Like Bennet, aides to Harris have said she would make herself available for necessary work in the Intelligence Committee.
Biden first formally backed Trump’s impeachment Oct. 9, speaking at a campaign event in New Hampshire.
“The fact of the matter is, when I said he should be impeached, he should be impeached,” Biden said two days later at a fundraiser in Los Angeles. “He acknowledged that he asked three different countries … dig up dirt … any information they can get. ‘Give me something bad about Biden and his son.’ ”
Questions of emphasis
Biden has sought to use Trump’s outreach to Zelenskiy to bolster the electability argument that is key to his campaign, saying at numerous campaign stops that Trump’s apparent obsession is because the former vice president would beat the current president, “like a drum.”

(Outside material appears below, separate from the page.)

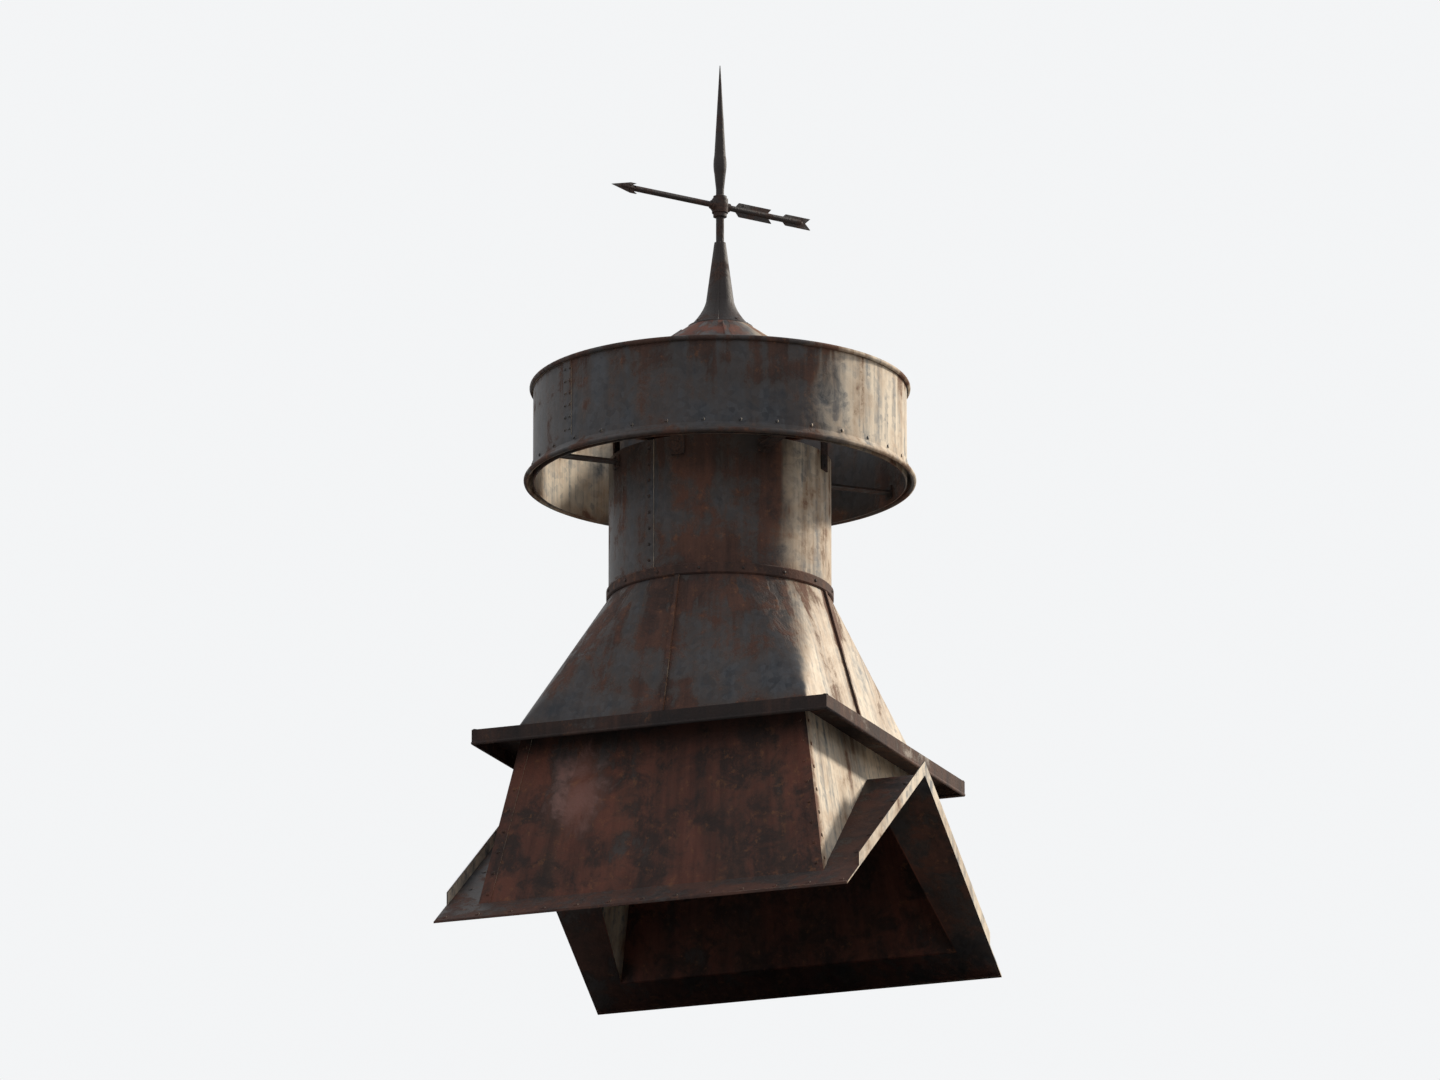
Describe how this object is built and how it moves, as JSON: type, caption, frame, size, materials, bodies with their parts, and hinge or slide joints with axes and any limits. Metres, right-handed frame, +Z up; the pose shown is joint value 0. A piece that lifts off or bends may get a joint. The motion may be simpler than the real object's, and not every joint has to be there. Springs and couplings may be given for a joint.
{
  "type": "sheet-metal roof cupola",
  "caption": "Barn ventilator cupola: square base cut to straddle a gable ridge, drip ledge, square-to-round hood, round neck, open wind band, cone cap, spire and turning arrow vane.",
  "frame": {"origin": "centre of the footprint, level with the lowest edge of the roof flashing", "axes": "+X along the roof ridge, -Y the front that the picture shows, +Z up"},
  "size_m": [1.02, 0.986, 2.1435],
  "materials": {
    "base_sheet": "red-brown rust on galvanised sheet, matt",
    "flashing": "weathered zinc grey with rust, matt",
    "ledge_sheet": "dark rust, matt",
    "hood_sheet": "brown rust over dull zinc",
    "neck_sheet": "brown rust over dull zinc",
    "band_sheet": "brown rust over dull zinc",
    "cap_sheet": "dull zinc with rust",
    "strap_iron": "dark rusted iron",
    "spire_iron": "dark rusted iron",
    "vane_iron": "dark rusted iron"
  },
  "bodies": {
    "cupola": {"front_wall": "base_sheet", "back_wall": "base_sheet", "left_wall": "base_sheet", "right_wall": "base_sheet", "front_flange": "flashing", "back_flange": "flashing", "left_flange": "flashing", "right_flange": "flashing", "ledge_front": "ledge_sheet", "ledge_back": "ledge_sheet", "ledge_left": "ledge_sheet", "ledge_right": "ledge_sheet", "neck_collar": "ledge_sheet", "hood_front_left": "hood_sheet", "hood_front_right": "hood_sheet", "hood_back_left": "hood_sheet", "hood_back_right": "hood_sheet", "hood_seam_front": "hood_sheet", "hood_seam_back": "hood_sheet", "hood_seam_left": "hood_sheet", "hood_seam_right": "hood_sheet", "neck": "neck_sheet", "wind_band": "band_sheet", "band_rim": "band_sheet", "cap": "cap_sheet", "stay_front_left": "strap_iron", "stay_front_right": "strap_iron", "stay_back_left": "strap_iron", "stay_back_right": "strap_iron", "cap_strap_front": "strap_iron", "cap_strap_back": "strap_iron", "cap_strap_left": "strap_iron", "cap_strap_right": "strap_iron", "spire_ferrule": "spire_iron", "spire_rod": "spire_iron", "vane_stop": "spire_iron", "spear_point": "spire_iron"},
    "vane": {"vane_hub": "vane_iron", "arrow_shaft": "vane_iron", "arrow_head": "vane_iron", "arrow_tail": "vane_iron"}
  },
  "joints": [
    {"name": "vane_turn", "type": "hinge", "parent": "cupola", "child": "vane", "pos_m": [0, 0, 1.7979], "axis": [0, 0, 1], "continuous": true}
  ]
}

Delaware Sen. Chris Coons, a key Biden surrogate who has campaigned with him in New Hampshire and elsewhere, recently offered some insight into why he thought Biden did not push back when the call to Zelinskiy was first reported.
“He understands and respects the important role the Senate will play in impeachment, and didn’t want to be seen as influencing or weighing in on it at all,” Coons said in an interview.
Democrats see another risk in having a conversation dominated by impeachment talk, of course. Sanders highlighted that during the debate in Houston.
“I think what would be a disaster: If the American people believe that all we were doing is taking on Trump and we are forgetting that 87 million Americans are uninsured or underinsured. We’re forgetting about the existential threat of climate change,” Sanders said. “We are forgetting about the fact that half of our people are living paycheck to paycheck.”